Ancora storditi dai fatti di Parigi, lasciamo scivolare nel nulla notizie che invece andrebbero diffuse e commentate. E mentre si attendono gli esiti della riunione straordinaria dei ministri degli Interni dell’Unione europea a Bruxelles, nella quale all’ordine del giorno c’è una bozza di un documento che rispecchia le richieste francesi di intensificare i controlli sui confini esterni dei paesi membri e di aumentare le misure di sicurezza della “Fortezza Schengen”, c’è chi in Europa, di fatto, sta già applicando “filtri” arbitrari ai confini, innalzando nuove “barriere”, militarizzando le “frontiere” e ovviamente violando i diritti umani basilari.
Nel pomeriggio del 18 novembre, la Serbia ha annunciato che nel paese possono ora entrare soltanto rifugiati e richiedenti asilo che provengono da Siria, Afghanistan e Iraq. Subito dopo, si è mossa la Macedonia (per la precisione la Fyrom, Former Yugoslav Republic of Macedonia come la definiscono puntigliosamente i greci, per non confonderla con la loro regione omonima di confine) che ha annunciato misure equivalenti e ha fatto i primi passi per alzare una barriera al confine con la Grecia (l’ennesima dopo quella ungherese, slovena e austriaca), nel tentativo di ridurre il numero di migranti e rifugiati che intendono arrivare in Europa del nord attraverso il suo territorio.
La notizia è stata resa nota ieri dal quotidiano greco Kathimerini, ma, a quanto pare, il Consiglio di sicurezza nazionale ha dato già da tempo il via libera all’operazione.
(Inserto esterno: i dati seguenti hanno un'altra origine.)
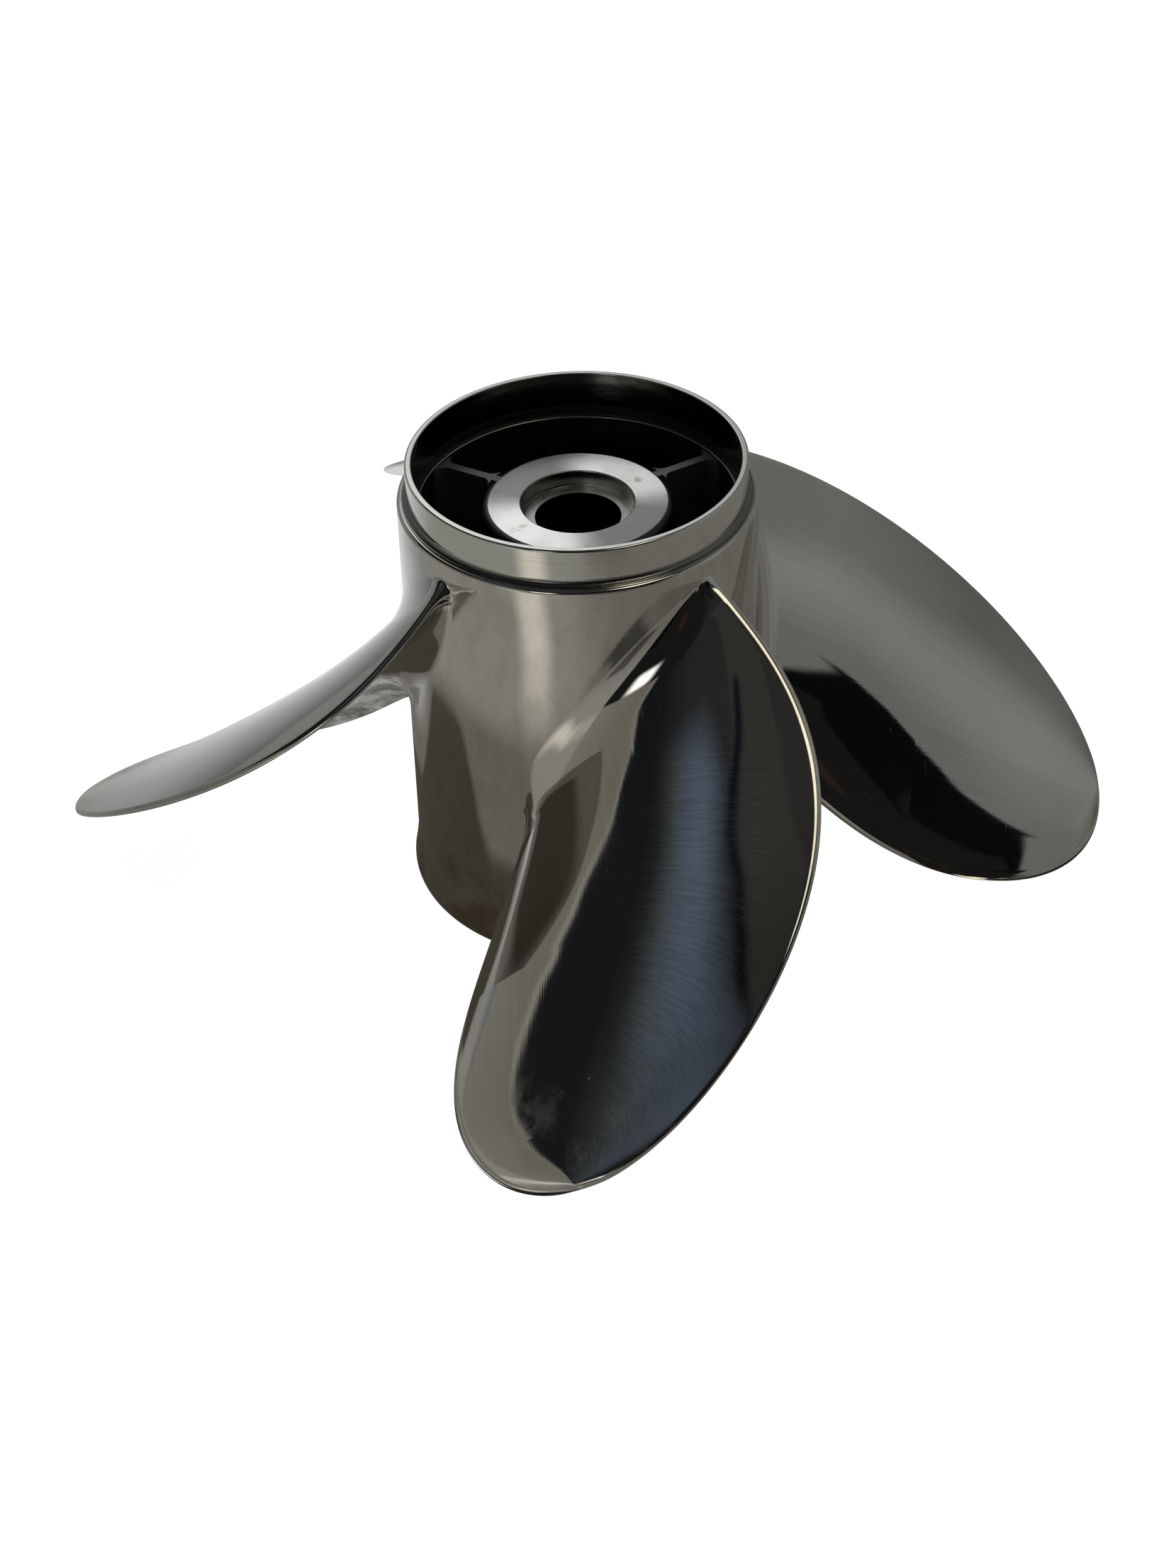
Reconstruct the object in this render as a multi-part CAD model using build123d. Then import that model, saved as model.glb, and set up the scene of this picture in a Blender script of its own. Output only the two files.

Secondo giornalisti della France presse, sono circa 2mila i migranti in attesa dal 19 novembre di passare dalla Grecia alla Macedonia.
A seguire, sono arrivati annunci analoghi di Croazia e Slovenia: i cittadini di paesi come il Marocco, il Bangladesh, lo Sri Lanka, l’Algeria, il Congo o il Pakistan da oggi verranno considerati “migranti economici” e come tali verranno automaticamente respinti alle frontiere. A Zagabria il portavoce della polizia, Marina Mandic, ha detto che «la Croazia accetta solo migranti provenienti da zone di conflitto».
Siamo di fronte ad una decisione a catena disastrosa che prova un effetto domino preoccupante. E reazioni di protesta sono arrivate dall’Alto commissariato ONU per i rifugiati. Per l’UNHCR, la discriminazione alle frontiere sulla base esclusiva della nazionalità (il cosiddetto “racial profiling”) è assolutamente inaccettabile. “Ad ogni rifugiato deve essere garantito il diritto, che è personale, di poter presentare la propria domanda di protezione umanitaria”, ha ricordato Melita Sunijć, portavoce dell’organizzazione.
Questa politica discriminatoria che tende a separare i rifugiati di classe A e classe B è la chiara rappresentazione di cosa significa (o non significa!) per l’Europa l’accoglienza: barriere, filo spinato e ipocrisia. Un’ipocrisia che tende a rimuovere le decine di guerre e conflitti che negli ultimi venti anni hanno sconvolto le diverse aree del pianeta, scoprendo solo adesso che l’orrore della guerra e delle azioni militari aggressive non risparmia nessuno.